Set task:
Gather the lines that hold the string "This".

Object modeling scripts
______
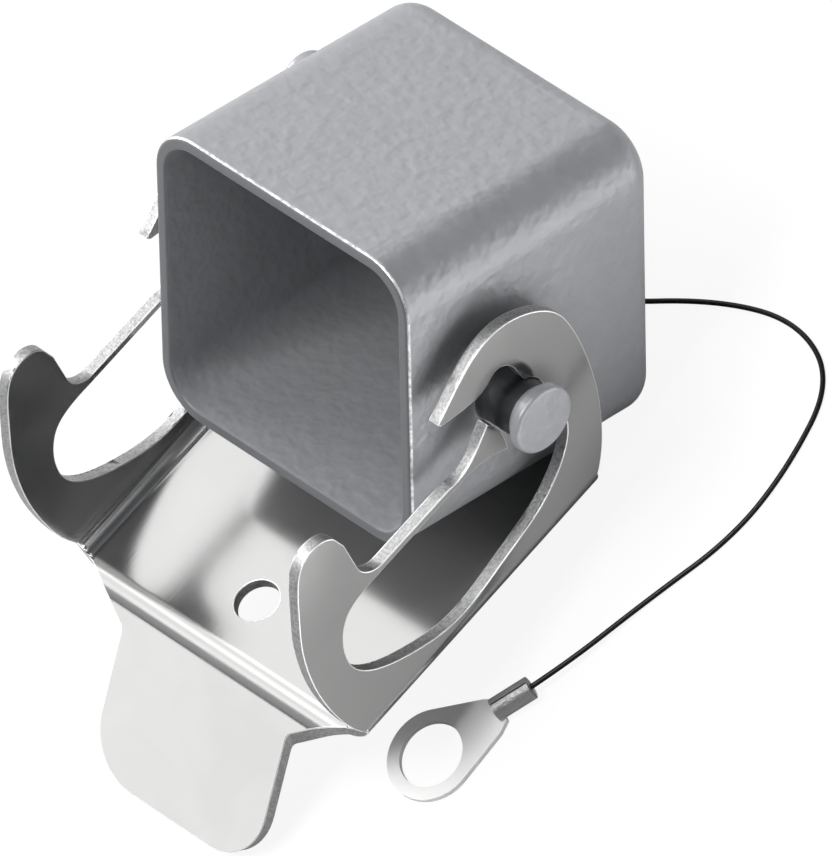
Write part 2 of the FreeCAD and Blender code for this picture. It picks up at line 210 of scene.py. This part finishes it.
def vary_roughness(tree, shader, mask, smoothest, roughest):
    """Lets a mask from 0 to 1 move the roughness between two values."""
    gloss = add(tree, "ShaderNodeMapRange", To_Min=smoothest, To_Max=roughest)
    join(tree, mask, gloss.inputs["Value"])
    join(tree, gloss.outputs["Result"], shader.inputs["Roughness"])


def raise_bumps(tree, shader, height, strength, distance):
    """Turns a height from 0 to 1 into shading. The distance is the height of the bumps."""
    bump = add(tree, "ShaderNodeBump", Strength=strength, Distance=distance)
    join(tree, height, bump.inputs["Height"])
    join(tree, bump.outputs["Normal"], shader.inputs["Normal"])


def dress(name, material):
    """Gives a CAD node one material for all its faces."""
    materials = nodes[name].data.materials
    materials.clear()
    materials.append(material)


print("material helpers ready")

# %% [markdown]
# ## Three effects that several finishes share
#
# Nothing real is evenly smooth. Rolled metal carries a fine grain along the rolling
# direction, and every surface that hands touch has soft smudges that change its gloss. Each
# effect is a node group, made once and given its own numbers in every material that uses it.
# The third one is painted shade, dark and soft edged, on and round the pegs that the lever turns
# on, where the pegs' heads shade the shanks and the arms.


# %% Group helpers
def start_group(name, inputs, outputs):
    """A shader group with float inputs, a Coordinates input and float outputs."""
    group = bpy.data.node_groups.new(name, "ShaderNodeTree")
    group.interface.new_socket("Coordinates", in_out="INPUT", socket_type="NodeSocketVector")
    for label, value in inputs.items():
        socket = group.interface.new_socket(label, in_out="INPUT", socket_type="NodeSocketFloat")
        socket.default_value = value
    for label in outputs:
        group.interface.new_socket(label, in_out="OUTPUT", socket_type="NodeSocketFloat")
    return group, add(group, "NodeGroupInput"), add(group, "NodeGroupOutput")


def use_group(tree, group, coordinates, **values):
    """A node that uses the group with its own values, and gives the group's one output."""
    node = add(tree, "ShaderNodeGroup", node_tree=group)
    for label, value in values.items():
        node.inputs[label].default_value = value
    join(tree, coordinates, node.inputs["Coordinates"])
    return node.outputs[0]


print("group helpers ready")

# %% Build the grain and the smudges
rolled_grain, group_in, group_out = start_group(
    "rolled_grain", {"Fine": 2600.0, "Length": 0.06}, ["Grain"]
)
squeeze = add(rolled_grain, "ShaderNodeCombineXYZ", X=1.0, Z=1.0)
join(rolled_grain, group_in.outputs["Length"], squeeze.inputs["Y"])
stretched = add(rolled_grain, "ShaderNodeVectorMath", operation="MULTIPLY")
join(rolled_grain, group_in.outputs["Coordinates"], stretched.inputs[0])
join(rolled_grain, squeeze.outputs["Vector"], stretched.inputs[1])
grain = add(rolled_grain, "ShaderNodeTexNoise", Detail=4.0, Roughness=0.65)
join(rolled_grain, stretched.outputs["Vector"], grain.inputs["Vector"])
join(rolled_grain, group_in.outputs["Fine"], grain.inputs["Scale"])
join(rolled_grain, grain.outputs["Fac"], group_out.inputs["Grain"])

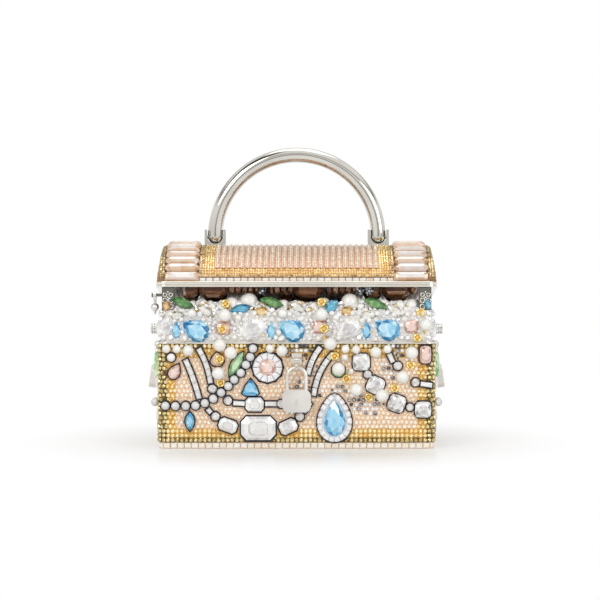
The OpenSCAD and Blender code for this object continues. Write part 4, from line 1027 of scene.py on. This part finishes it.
def pearl_outlines():
    """A thin dark disc behind each outlined pearl; discs of neighbours run into one another."""
    ways = circle(np.arange(24) * 2 * math.pi / 24)
    parts = []
    for spot, radius in zip(*outlined_pearls()):
        ring = spot + ways * (radius + PEARL_OUTLINE_WIDE)
        low, high = [np.insert(ring, 1, -CASE_HALF[1] - off, axis=1) for off in (-0.2, 0.55)]
        parts.append(prism(low, high, 0.4))
    make_piece("pearl_outlines", parts, "case", [DARK_LINE])


def foot_row():
    """Square cut crystals round the foot, side by side on their strip."""
    face_half, back_half, back_corner, thick = (73.4, 40.4), (72.8, 39.8), 3.8, 0.6
    pitch, sunk, high = 3.74, 0.1, 0.9
    across_share, up_share = 0.455, 0.475
    path = round_rect(face_half, CASE_CORNER)
    total = path[2][-1]
    count = int(round(total / pitch))
    beads = wall_beads(path, (np.arange(count) + 0.5) * total / count, FOOT_HIGH / 2, sunk)
    radii = (total / count * across_share * DIAGONAL, FOOT_HIGH * up_share * DIAGONAL)
    stones = beads_from(dict(beads, radius=radii), high, BLOCK, (0.46, 0.5))
    strip = belt(back_half, back_corner, 0.0, FOOT_HIGH, 0.0, thick)
    make_piece("foot_row", [stones], "case", [CREAM], ("foot_crystals",))
    make_piece("foot_strip", [strip], "case", [FOOT_BED], ("foot_crystals",))


# The stones of the band, the shelf, the front and the sides


def cut_stones():
    """The stones of each node in the table, cut finer over their own outlines and heights, an outline a
    little larger where the table says grow."""
    for node, half, cut, material, slot, how in CUTS:
        stones = halo_stones() if node == "halo_ring" else stones_of(node, half)
        make_piece(node + "_cut", gem_parts(stones, cut, **how), "case", [material], (node,))


def plate_part(stone, outline, low, high):
    """A flat plate over an outline on a stone's seat, from one height to another."""
    return prism(*[seat(raised(outline, z), stone["seat"], stone["axes"]) for z in (low, high)], 0.4)


def outline_edges():
    """The dark metal that shows round each setting: a flat plate a little wider than the stone, from the
    bead sheet up to the stone's seat, so that neighbours' plates join in one line."""
    sunk, proud = 0.05, 0.03
    parts = []
    for stone in front_settings():
        depth = -stone["seat"][1] - CASE_HALF[1]
        parts.append(plate_part(stone, widened(stone["outline"], OUTLINE_WIDE), -depth - sunk, proud))
    make_piece("outline_edges", parts, "case", [DARK_LINE])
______
Answer in full:
Write part 2 of the FreeCAD and Blender code for this picture. It picks up at line 210 of scene.py. This part finishes it.
The OpenSCAD and Blender code for this object continues. Write part 4, from line 1027 of scene.py on. This part finishes it.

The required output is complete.